Variable population sizes#

Note

Functionality described on this page is preliminary and subject to change in the future. For this reason, classes and methods may not form part of the publicly available API and may not be fully documented yet.

The population size determines the prior probability of coalescence events over time. When setting the tsdate prior, a reasonable first order approximation is to assume a constant population size. However, better results will be gained if the prior more accurately reflects the true history. To illustrate this, we will generate data from a population that was large in recent history, but had a small bottleneck of only 200 individuals 50,000 generations ago, with a medium-sized population before that:

Hide code cell source
from matplotlib import pyplot as plt
import numpy as np
def plot_real_vs_tsdate_times(x, y, ts_x=None, ts_y=None, delta = 0.1, **kwargs):
    plt.scatter(x + delta, y + delta, **kwargs)
    plt.xscale('log')
    plt.xlabel(f'Real time' + ('' if ts_x is None else f' ({ts_x.time_units})'))
    plt.yscale('log')
    plt.ylabel(f'Estimated time from tsdate'+ ('' if ts_y is None else f' ({ts_y.time_units})'))
    line_pts = np.logspace(np.log10(delta), np.log10(x.max()), 10)
    plt.plot(line_pts, line_pts, linestyle=":")
import msprime

demography = msprime.Demography()
demography.add_population(name="A", initial_size=1e6)
demography.add_population_parameters_change(time=50000, initial_size=2e2)
demography.add_population_parameters_change(time=50010, initial_size=1e4)

mutation_rate = 1e-8
# Simulate a short tree sequence with a population size history.
ts = msprime.sim_ancestry(
    10, sequence_length=2e4, recombination_rate=2e-8, demography=demography, random_seed=123)
ts = msprime.sim_mutations(ts, rate=mutation_rate, random_seed=123)

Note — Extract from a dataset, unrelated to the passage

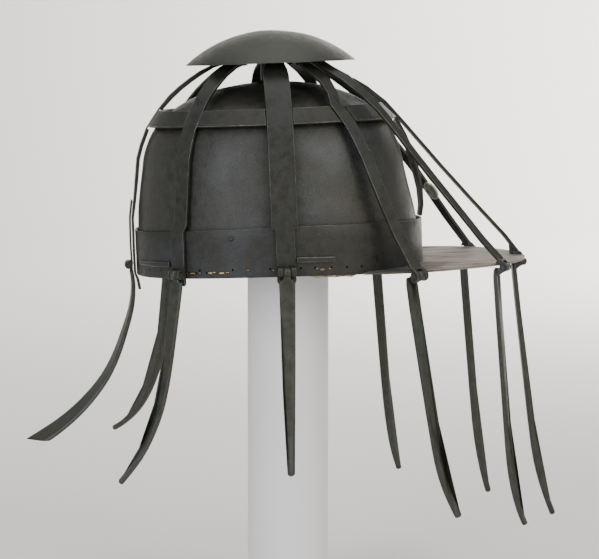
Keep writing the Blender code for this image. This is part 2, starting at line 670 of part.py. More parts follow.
def leg(name):
    line, halves, depths, twist, drift = LEGS[name]
    hinge = HingeFrame(name)
    lengths = [0.0]
    for (r0, w0), (r1, w1) in zip(line, line[1:]):
        lengths.append(lengths[-1] + math.hypot(r1 - r0, w1 - w0))
    rows = []
    for i, (r, w) in enumerate(line):
        share = lengths[i] / lengths[-1]
        rows.append((r, w, share, 1.0))
    r1, w1 = line[-1]
    r0, w0 = line[-2]
    step = math.hypot(r1 - r0, w1 - w0)
    if name != "rear":
        reach = 1.1
        rows.append((r1 + (r1 - r0) / step * reach, w1 + (w1 - w0) / step * reach, 1.0, 0.62))
    sections = []
    for i, (r, w, share, scale) in enumerate(rows):
        low, high = max(0, i - 1), min(len(rows) - 1, i + 1)
        dr, dw = rows[high][0] - rows[low][0], rows[high][1] - rows[low][1]
        size = math.hypot(dr, dw)
        dr, dw = dr / size, dw / size
        if i == 0:
            dr, dw = 0.0, -1.0
        half = thirds(halves, share) * scale
        deep = thirds(depths, share) * scale
        cut = (0.45 + 0.55 * min(1.0, share * 1.6)) * deep * 0.75
        cut_side = min(cut, half * 0.6)
        turn = math.radians(twist * min(1.0, share * 1.3))
        loop = []
        for s, n in ((half, cut - deep), (half, deep - cut), (half - cut_side, deep),
                     (cut_side - half, deep), (-half, deep - cut), (-half, cut - deep),
                     (cut_side - half, -deep), (half - cut_side, -deep)):
            s2 = s * math.cos(turn) - n * math.sin(turn)
            n2 = s * math.sin(turn) + n * math.cos(turn)
            # The face normal lies in the swing plane, turned from the line.
            pr, pw = r - dw * n2, w + dr * n2
            if name == "rear" and i == len(rows) - 1:
                shift = (w - pw) / dw
                pr, pw = pr + dr * shift, pw + dw * shift
            loop.append(hinge.at(pr, pw, s2 + drift * share ** 1.3))
        sections.append(loop)
    obj = body("leg_" + name, *ringed(sections), "blackened_steel")
    if hinge.place == "rear":
        tongue = arc(3.0, -100, 180, 8) + [(-3.05, -1.0), (-3.1, -7.5), (-0.8, -7.5)]
    elif hinge.place == "band":
        tongue = arc(hinge.radius - 0.2, -100, 180, 8)
        tongue += [(-3.5, -1.0), (-3.95, -4.5), (-3.95, -8.0), (-1.6, -8.0)]
    else:
        inner = line[0][0] - depths[0] + 0.1
        top = brim_z(hinge.pin.x) - BRIM_WALL - GAP - 0.45 - hinge.pin.z
        top = max(-2.6, min(-0.75, top))
        eye = hinge.radius - 0.2
        tongue = arc(eye, -60, 180 + math.degrees(math.asin(-top / eye)), 8)
        tongue += [(inner, top), (inner, top - 3.6), (inner + 2.6, top - 6.0), (-1.6, -3.9)]
    combine(obj, body(obj.name + "_eye", *hinge.prism(tongue, -TONGUE, TONGUE)), "UNION")
    combine(obj, body(obj.name + "_bore", *hinge.disc(BORE_RADIUS, -12, 12)), "DIFFERENCE")


def pin(name):
    hinge = HingeFrame(name)
    reach = 6.9 if name.startswith("side") else 6.1
    body("pin_" + name, *hinge.disc(PIN_RADIUS, -reach, reach), "blackened_steel")


# Rear strap
def rear_strap():
    """A thin strap outside the rear rib carries that leg's hinge."""
    hinge = HingeFrame("rear")
    rows = []
    for r, w in ((-3.8, 49.3), (-2.8, 42.5), (-1.9, 36.5), (-1.6, 26.0), (-1.5, 12.0),
                 (-1.7, 4.0), (-2.0, 0.6)):
        rows.append((hinge.at(r, w), hinge.out, 5.4, 0.0, 1.4))
    obj = body("hinge_strap_rear", *strip(rows), "blackened_steel")
    lug = arc(hinge.radius, 15, 375, 12)[:-1]
    combine(obj, body("strap_lug", *hinge.prism(lug, -5.6, 5.6)), "UNION")
    slot = [(-5.0, -5.6), (9.0, -5.6), (9.0, 4.6), (-5.0, 4.6)]
    combine(obj, body("strap_slot", *hinge.prism(slot, -3.0, 3.0)), "DIFFERENCE")
    combine(obj, body("strap_bore", *hinge.disc(BORE_RADIUS, -12, 12)), "DIFFERENCE")


# Small parts
def band_bar(name, start, end, steps):
    """A short flat bar lying along the band."""
    sections = []
    for k in range(steps + 1):
        angle = start + (end - start) * k / steps
        z = rim_z(angle) + (10.6 if name.endswith("rear") else 12.2)
        tall = 1.6 if name.endswith("rear") and k < steps // 2 else 2.0
        deep = 1.4 if name.endswith("rear") and k < steps // 2 else 2.0
        sections.append([
            band_point(angle, z - tall, GAP), band_point(angle, z - tall, GAP + deep),
            band_point(angle, z + tall, GAP + deep), band_point(angle, z + tall, GAP),
        ])
    body(name, *ringed(sections), "blackened_steel")


def rivet(name, angle, z, radius, out):
    p = band_point(angle, z)
    t = math.radians(angle)
    face = Vector((math.cos(t) / BAND_A, math.sin(t) / BAND_B, 0)).normalized()
    side = Vector((-face.y, face.x, 0))
    points, faces, loops = [], [], []
    for share, rise in ((1.0, 0.0), (0.94, 0.5), (0.66, 1.05)):
        loops.append(len(points))
        for k in range(12):
            c = 2 * math.pi * k / 12
            spread = side * math.cos(c) * radius * share
            spread += Vector((0, 0, math.sin(c) * radius * share))
            points.append(p + face * (out + rise) + spread)
    for a, b in zip(loops, loops[1:]):
        for k in range(12):
            faces.append((a + k, a + (k + 1) % 12, b + (k + 1) % 12, b + k))
    faces.append(tuple(range(12)))
    faces.append(tuple(range(loops[-1], loops[-1] + 12)))
    body(name, points, faces, "blackened_steel")


SEAL_SHIFT = 4.0            # how far the seal overhangs its stay's edge


def seal():
    """An oval of lead on the inner face of the left front stay."""
    centre = Vector((130.5, 66.3, 51.2))
    along = Vector((27.7, 1.6, -42.2)).normalized()
    t = math.radians(33.4)
    out = Vector((math.cos(t), math.sin(t), 0))
    out = (out - along * out.dot(along)).normalized()
    side = along.cross(out)
    sections = []
    for depth, share in ((0.0, 1.0), (1.6, 1.0), (2.4, 0.84)):
        loop = []
        for k in range(20):
            c = 2 * math.pi * k / 20
            spread = side * (SEAL_SHIFT + math.cos(c) * 5.5 * share)
            spread += along * math.sin(c) * 8.2 * share
            loop.append(centre - out * (RIB_WALL + GAP + depth) + spread)
        sections.append(loop)
    body("lead_seal", *ringed(sections), "lead")


def lining():
    """What is left of the leather lining, just inside the lower edge."""
    sections = []
    for k in range(25):
        angle = -152.0 + 90.0 * k / 24
        low = rim_z(angle) + 0.6
        if 0 < angle + 76.5 < 13.0 or -5.0 < angle + 76.5 <= 0:
            low = rim_z(angle) - 1.2 - 0.5 * (k % 2)
        top = rim_z(angle) + 4.9
        a, b = BAND_A - BAND_WALL - 0.5, BAND_B - BAND_WALL - 0.5
        sections.append([
            polar(a, b, angle, low), polar(a, b, angle, top),
            polar(a - 1.1, b - 1.1, angle, top), polar(a - 1.1, b - 1.1, angle, low),
        ])
    body("lining_strip", *ringed(sections), "buff_leather")


# Stand
def stand():
    """A plain round post under the crown, on a plain round foot."""
    steps = 28
    crown = RIM_HEIGHT + 141.4
    profile = [(0, crown), (14, crown - 1.0), (25, crown - 3.6),
               (POST_RADIUS, crown - 8.0), (POST_RADIUS, FOOT_THICK + GAP),
               (0, FOOT_THICK + GAP)]
    turned("stand_post", profile, "white_post", POST_X, steps, settle=False)
    profile = [(0, FOOT_THICK), (FOOT_RADIUS - 1.5, FOOT_THICK), (FOOT_RADIUS, FOOT_THICK - 1.5),
               (FOOT_RADIUS, 0), (0, 0)]
    turned("stand_foot", profile, "white_post", POST_X, 32, settle=False)


def build():
    skull()
    band()
    peak = brim()
    dome_ribs()
    stays()
    front_rib()
    ring()
    top_plate()
    for name in HINGES:
        leg(name)
        pin(name)
        hinge = HingeFrame(name)
        if hinge.place == "brim":
            notch = [(-4.5, -6), (12, -6), (12, 6), (-4.5, 6)]
            combine(peak, body("notch_" + name, *hinge.prism(notch, -7, 7)), "DIFFERENCE")
    rear_strap()
    band_bar("band_bar_rear", -167.0, -141.5, 6)
    band_bar("band_bar_side", -88.6, -73.6, 4)
    rivet("band_rivet", -113.2, BAND_TOP - 2.6, 2.0, GAP)
    seal()
    lining()
    stand()


build()
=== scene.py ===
import math

import bmesh
import bpy
import numpy as np
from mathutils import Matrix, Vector, noise


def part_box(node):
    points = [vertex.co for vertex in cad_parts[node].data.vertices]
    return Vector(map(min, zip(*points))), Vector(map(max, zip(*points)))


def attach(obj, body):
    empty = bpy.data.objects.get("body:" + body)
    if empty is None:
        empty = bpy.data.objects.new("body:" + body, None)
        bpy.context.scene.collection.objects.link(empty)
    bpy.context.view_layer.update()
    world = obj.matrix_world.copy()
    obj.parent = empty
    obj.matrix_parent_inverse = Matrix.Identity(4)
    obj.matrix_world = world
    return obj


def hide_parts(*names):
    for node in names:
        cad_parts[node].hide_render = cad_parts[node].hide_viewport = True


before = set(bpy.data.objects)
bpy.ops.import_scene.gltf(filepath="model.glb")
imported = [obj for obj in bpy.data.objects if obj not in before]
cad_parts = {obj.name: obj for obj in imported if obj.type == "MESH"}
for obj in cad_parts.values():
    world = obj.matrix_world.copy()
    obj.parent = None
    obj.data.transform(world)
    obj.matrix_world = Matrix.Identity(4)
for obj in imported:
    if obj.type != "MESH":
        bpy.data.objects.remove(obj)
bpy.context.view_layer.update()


# Studio
# A pale paper sweep on the floor, curved up behind the stand, with soft light
# from both sides and a camera on a long lens a little above the rim.
SWEEP_FRONT, SWEEP_BACK, SWEEP_RADIUS, SWEEP_TOP = -4.5, 4.6, 1.4, 3.6
SWEEP_HALF, SWEEP_STEPS = 4.5, 24
PAPER = "#eceae7"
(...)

If we redate this tree sequence with a constant population size of (say) the ancestral size of 10,000, we get a poor fit to the true times:

import tsdate
redated_ts = tsdate.date(ts, mutation_rate, population_size=1e4)
plot_real_vs_tsdate_times(ts.nodes_time, redated_ts.nodes_time, ts, redated_ts, delta=1000, alpha=0.1)
_images/d8cfa4515999128d51a2830daa2a4462f6c13f560996df62b96b823e006fabb1.png

Setting variable population sizes#

The demography.PopulationSizeHistory class can be used to define a population size that changes in a piecewise-constant manner over time (that is, the population size is constant between specified time intervals). This can them be used to create a prior, via the build_prior_grid() function (see Specifying a Prior).

For example, the following code defines a population that is of effective size 1 million in the last 50,000 generations, only two hundred for a period of 10 generations 50,000 generations ago, then of size 10,000 for all generations before that, exactly matching the simulated bottleneck

popsize = tsdate.demography.PopulationSizeHistory(population_size=[1e6, 2e2, 1e4], time_breaks=[50_000, 50_010])

We can then use this to create a prior for dating, rather than specifying a constant population size. This gives a much better fit to the true times:

prior = tsdate.build_prior_grid(ts, popsize)
redated_ts = tsdate.date(ts, mutation_rate, priors=prior)
plot_real_vs_tsdate_times(ts.nodes_time, redated_ts.nodes_time, ts, redated_ts, delta=1000, alpha=0.1)
_images/32242f97fbc244b66788978ac67495323b007e4844660e202aa55745ccf020e8.png

Estimating population size#

If you don’t know the population size, it is possible to use tsdate to estimate changes in population size over time, by first estimating the rate of coalescence in different time intervals, and then re-estimating the dates. However, this approach has not been fully tested or documented.

If you are interested in doing this, see GitHub issue #237 for an example.